I tried the place a null ('\0') at the end of the XMLCh but it causes an
exception to be thrown when i try to call XMLString::release, to deallocate
it's memory.

How can i solve this?
again, thanks for your help :)
-- 
View this message in context: http://www.nabble.com/Converting-XMLCh*-to-std%3A%3Astring-with-encoding-tf4807661.html#a14125854
Sent from the Xerces - C - Users mailing list archive at Nabble.com.
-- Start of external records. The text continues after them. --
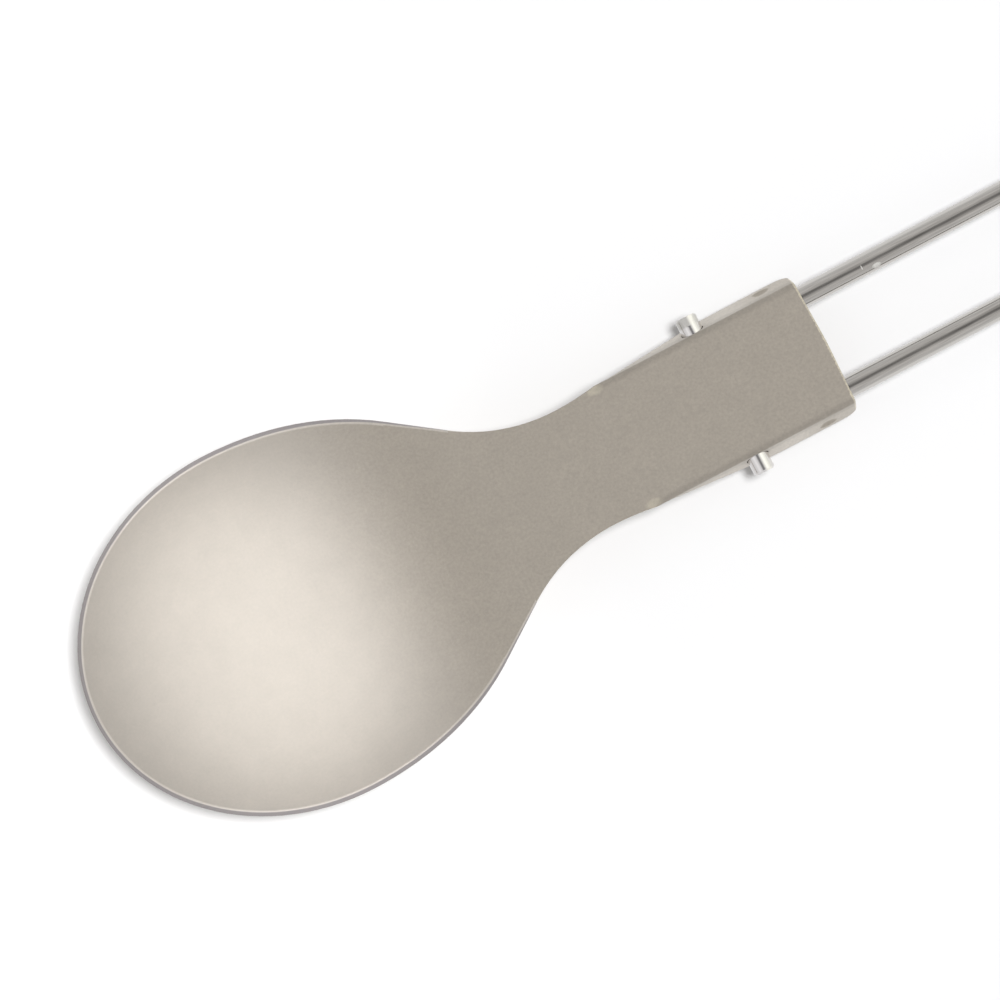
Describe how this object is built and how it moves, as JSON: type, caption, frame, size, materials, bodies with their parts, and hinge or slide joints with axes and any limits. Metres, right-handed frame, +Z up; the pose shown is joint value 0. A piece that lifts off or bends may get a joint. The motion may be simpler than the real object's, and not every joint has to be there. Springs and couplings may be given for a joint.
{
  "type": "folding spoon",
  "caption": "Folding camp spoon: an egg-shaped bowl and a flat plate pressed from one sheet, on a looped wire handle that swings under the bowl on its own turned-out ends.",
  "frame": {"origin": "on the table, under the middle of the open spoon's length", "axes": "+X from the bowl to the far end of the handle, +Y to the left seen from the bowl's tip looking along +X, +Z up from the table"},
  "size_m": [0.1648, 0.038, 0.0093],
  "materials": {
    "blasted_sheet": "titanium, bead-blasted to a fine matt grain",
    "drawn_wire": "titanium, drawn and bright, with fine lengthwise streaks"
  },
  "bodies": {
    "head": {"spoon_head": "blasted_sheet"},
    "handle": {"wire_handle": "drawn_wire"}
  },
  "joints": [
    {"name": "handle_fold", "type": "hinge", "parent": "head", "child": "handle", "pos_m": [-0.01022, 0, 0.00531], "axis": [0, 1, 0], "range_deg": [0, 170]}
  ]
}
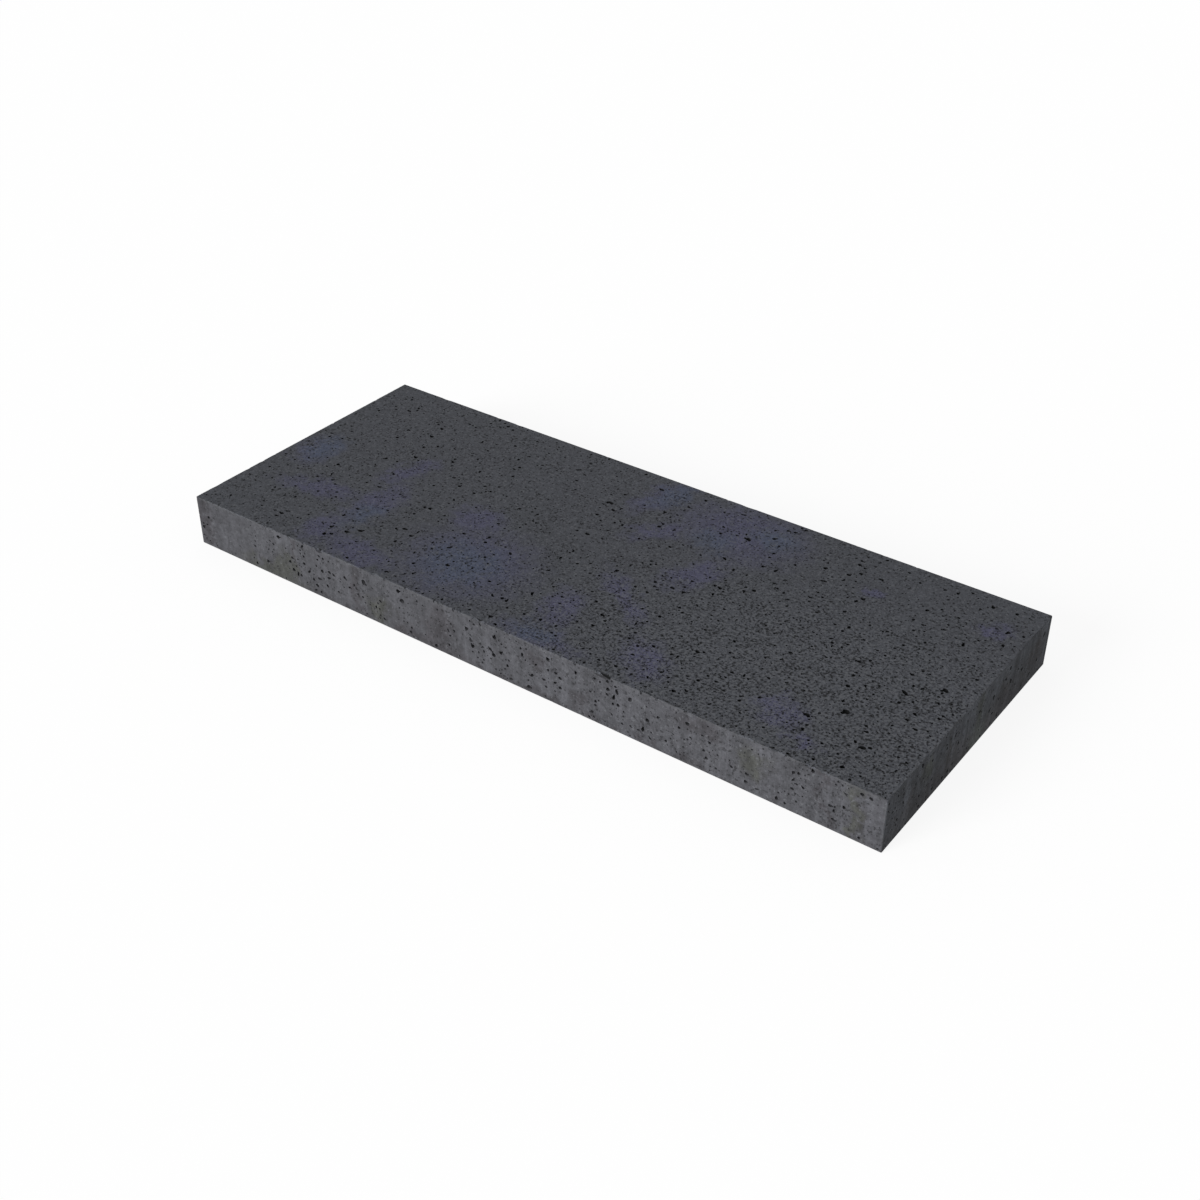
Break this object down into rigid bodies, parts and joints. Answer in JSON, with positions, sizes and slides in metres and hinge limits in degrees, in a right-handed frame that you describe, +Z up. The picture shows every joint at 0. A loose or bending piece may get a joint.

Re: Converting XMLCh* to std::string with encoding

Posted by Alberto Massari <am...@datadirect.com>.
pundog wrote:
>
> Alberto Massari wrote:
>> As for the std::string -> XMLCh* conversion, just use the transcodeFrom
>> method exposed by the same transcoder.
>>
>> Alberto
>>
>
> But the "transcodeFrom" function receives an XMLCh* as the source string.
> but i've got an std::string. How can i convert my std::string to XMLCh*
> using a specific (utf-8) encoding?
As you can read here 
http://xerces.apache.org/xerces-c/apiDocs/classXMLTranscoder.html#b9d5409d562aa54f99dc01617091c457, 
the signature is

virtual unsigned int XMLTranscoder::transcodeFrom( const XMLByte 
<http://xerces.apache.org/xerces-c/apiDocs/XercesDefs_8hpp.html#7470c7a32c59355685ebcd878a33f126> 
*const srcData, const unsigned int srcCount, XMLCh *const toFill, const 
unsigned int /maxChars/, unsigned int & /bytesEaten/, unsigned char 
*const /charSizes)/
//
//It takes XMLByte* (i.e. unsigned char*, that you should get from 
std::string.c_str() ) and fills an XMLCh buffer of maxChars.

Alberto


Re: Converting XMLCh* to std::string with encoding

Posted by pundog <pu...@gmail.com>.

Alberto Massari wrote:
> 
> As for the std::string -> XMLCh* conversion, just use the transcodeFrom 
> method exposed by the same transcoder.
> 
> Alberto
> 

But the "transcodeFrom" function receives an XMLCh* as the source string.
but i've got an std::string. How can i convert my std::string to XMLCh*
using a specific (utf-8) encoding?

Thanks :)
-- 
View this message in context: http://www.nabble.com/Converting-XMLCh*-to-std%3A%3Astring-with-encoding-tf4807661.html#a13996046
Sent from the Xerces - C - Users mailing list archive at Nabble.com.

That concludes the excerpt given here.